SET PROBLEM. Every line of the material below must be repeated exactly.

========

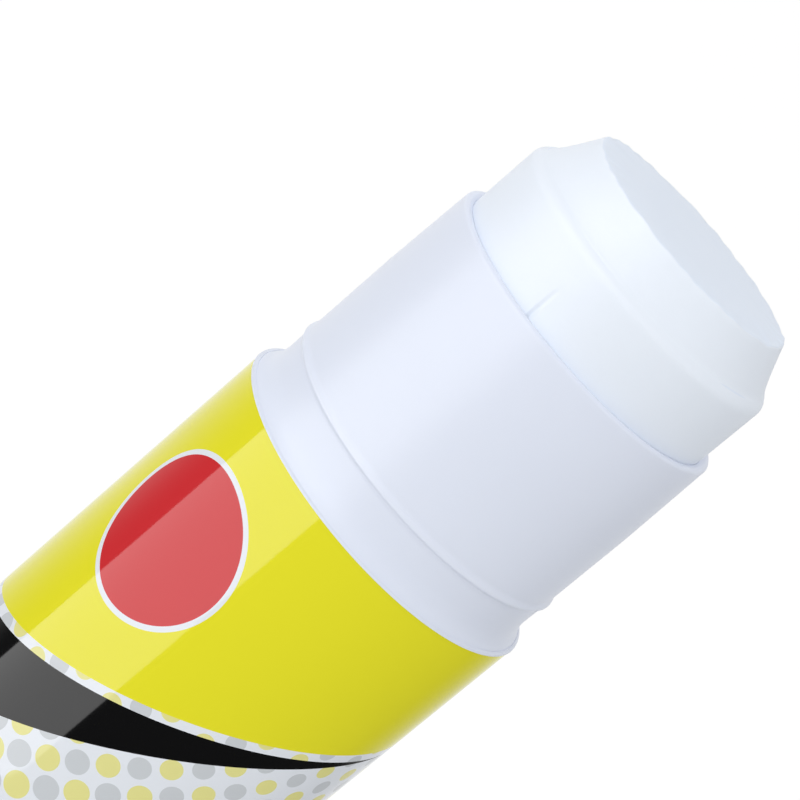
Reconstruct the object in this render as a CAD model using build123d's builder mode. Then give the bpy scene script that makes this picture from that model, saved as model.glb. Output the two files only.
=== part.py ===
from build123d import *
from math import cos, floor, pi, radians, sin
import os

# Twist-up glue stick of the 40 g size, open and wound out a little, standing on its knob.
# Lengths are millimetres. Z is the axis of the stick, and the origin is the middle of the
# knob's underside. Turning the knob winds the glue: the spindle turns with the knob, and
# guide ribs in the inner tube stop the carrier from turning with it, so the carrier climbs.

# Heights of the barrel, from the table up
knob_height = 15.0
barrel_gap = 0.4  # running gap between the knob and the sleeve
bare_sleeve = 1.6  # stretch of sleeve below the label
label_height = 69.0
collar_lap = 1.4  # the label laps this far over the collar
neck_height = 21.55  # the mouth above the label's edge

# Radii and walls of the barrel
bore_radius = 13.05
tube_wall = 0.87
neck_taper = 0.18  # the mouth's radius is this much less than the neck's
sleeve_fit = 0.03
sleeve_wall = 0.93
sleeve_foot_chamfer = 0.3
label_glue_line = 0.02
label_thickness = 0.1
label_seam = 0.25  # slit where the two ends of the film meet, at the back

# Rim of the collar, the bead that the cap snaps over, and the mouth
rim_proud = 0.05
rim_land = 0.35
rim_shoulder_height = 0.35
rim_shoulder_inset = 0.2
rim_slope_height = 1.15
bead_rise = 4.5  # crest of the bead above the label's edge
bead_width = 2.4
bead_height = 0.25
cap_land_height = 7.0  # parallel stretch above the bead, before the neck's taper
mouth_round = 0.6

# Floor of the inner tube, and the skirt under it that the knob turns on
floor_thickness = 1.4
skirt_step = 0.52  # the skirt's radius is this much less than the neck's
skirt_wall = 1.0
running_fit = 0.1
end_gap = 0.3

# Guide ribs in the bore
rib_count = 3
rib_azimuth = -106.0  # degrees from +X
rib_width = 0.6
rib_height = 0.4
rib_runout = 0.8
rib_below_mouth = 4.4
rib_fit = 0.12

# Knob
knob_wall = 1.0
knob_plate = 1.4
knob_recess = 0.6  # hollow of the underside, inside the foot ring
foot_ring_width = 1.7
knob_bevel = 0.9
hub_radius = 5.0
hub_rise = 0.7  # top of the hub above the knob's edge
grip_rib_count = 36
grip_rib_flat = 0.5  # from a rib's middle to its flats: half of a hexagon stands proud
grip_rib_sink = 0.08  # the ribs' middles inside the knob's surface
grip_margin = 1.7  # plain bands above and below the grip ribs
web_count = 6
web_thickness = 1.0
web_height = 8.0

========

WRITTEN RESPONSE.
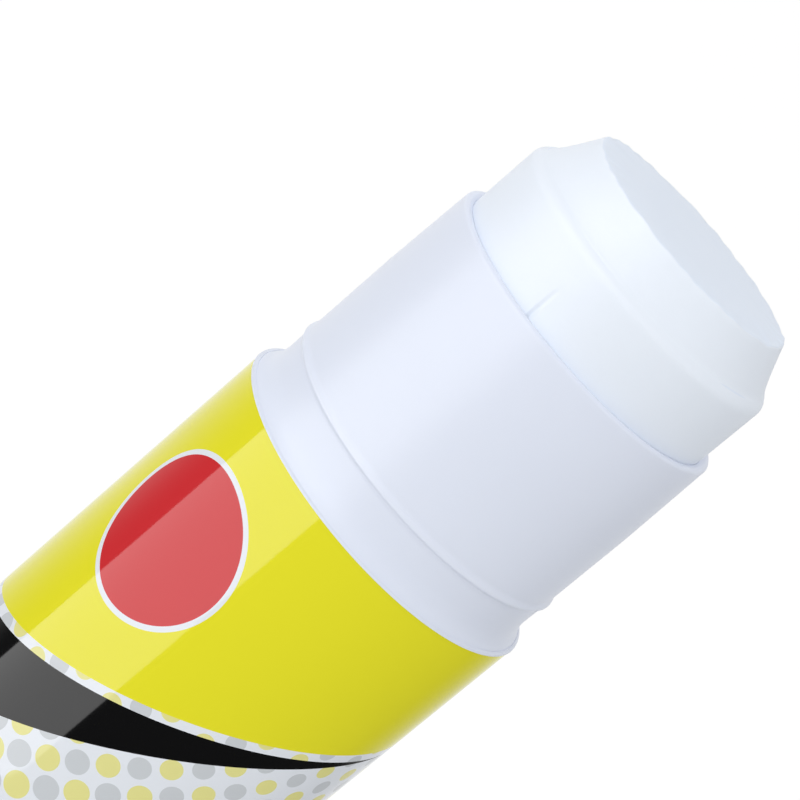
Reconstruct the object in this render as a CAD model using build123d's builder mode. Then give the bpy scene script that makes this picture from that model, saved as model.glb. Output the two files only.
=== part.py ===
from build123d import *
from math import cos, floor, pi, radians, sin
import os

# Twist-up glue stick of the 40 g size, open and wound out a little, standing on its knob.
# Lengths are millimetres. Z is the axis of the stick, and the origin is the middle of the
# knob's underside. Turning the knob winds the glue: the spindle turns with the knob, and
# guide ribs in the inner tube stop the carrier from turning with it, so the carrier climbs.

# Heights of the barrel, from the table up
knob_height = 15.0
barrel_gap = 0.4  # running gap between the knob and the sleeve
bare_sleeve = 1.6  # stretch of sleeve below the label
label_height = 69.0
collar_lap = 1.4  # the label laps this far over the collar
neck_height = 21.55  # the mouth above the label's edge

# Radii and walls of the barrel
bore_radius = 13.05
tube_wall = 0.87
neck_taper = 0.18  # the mouth's radius is this much less than the neck's
sleeve_fit = 0.03
sleeve_wall = 0.93
sleeve_foot_chamfer = 0.3
label_glue_line = 0.02
label_thickness = 0.1
label_seam = 0.25  # slit where the two ends of the film meet, at the back

# Rim of the collar, the bead that the cap snaps over, and the mouth
rim_proud = 0.05
rim_land = 0.35
rim_shoulder_height = 0.35
rim_shoulder_inset = 0.2
rim_slope_height = 1.15
bead_rise = 4.5  # crest of the bead above the label's edge
bead_width = 2.4
bead_height = 0.25
cap_land_height = 7.0  # parallel stretch above the bead, before the neck's taper
mouth_round = 0.6

# Floor of the inner tube, and the skirt under it that the knob turns on
floor_thickness = 1.4
skirt_step = 0.52  # the skirt's radius is this much less than the neck's
skirt_wall = 1.0
running_fit = 0.1
end_gap = 0.3

# Guide ribs in the bore
rib_count = 3
rib_azimuth = -106.0  # degrees from +X
rib_width = 0.6
rib_height = 0.4
rib_runout = 0.8
rib_below_mouth = 4.4
rib_fit = 0.12

# Knob
knob_wall = 1.0
knob_plate = 1.4
knob_recess = 0.6  # hollow of the underside, inside the foot ring
foot_ring_width = 1.7
knob_bevel = 0.9
hub_radius = 5.0
hub_rise = 0.7  # top of the hub above the knob's edge
grip_rib_count = 36
grip_rib_flat = 0.5  # from a rib's middle to its flats: half of a hexagon stands proud
grip_rib_sink = 0.08  # the ribs' middles inside the knob's surface
grip_margin = 1.7  # plain bands above and below the grip ribs
web_count = 6
web_thickness = 1.0
web_height = 8.0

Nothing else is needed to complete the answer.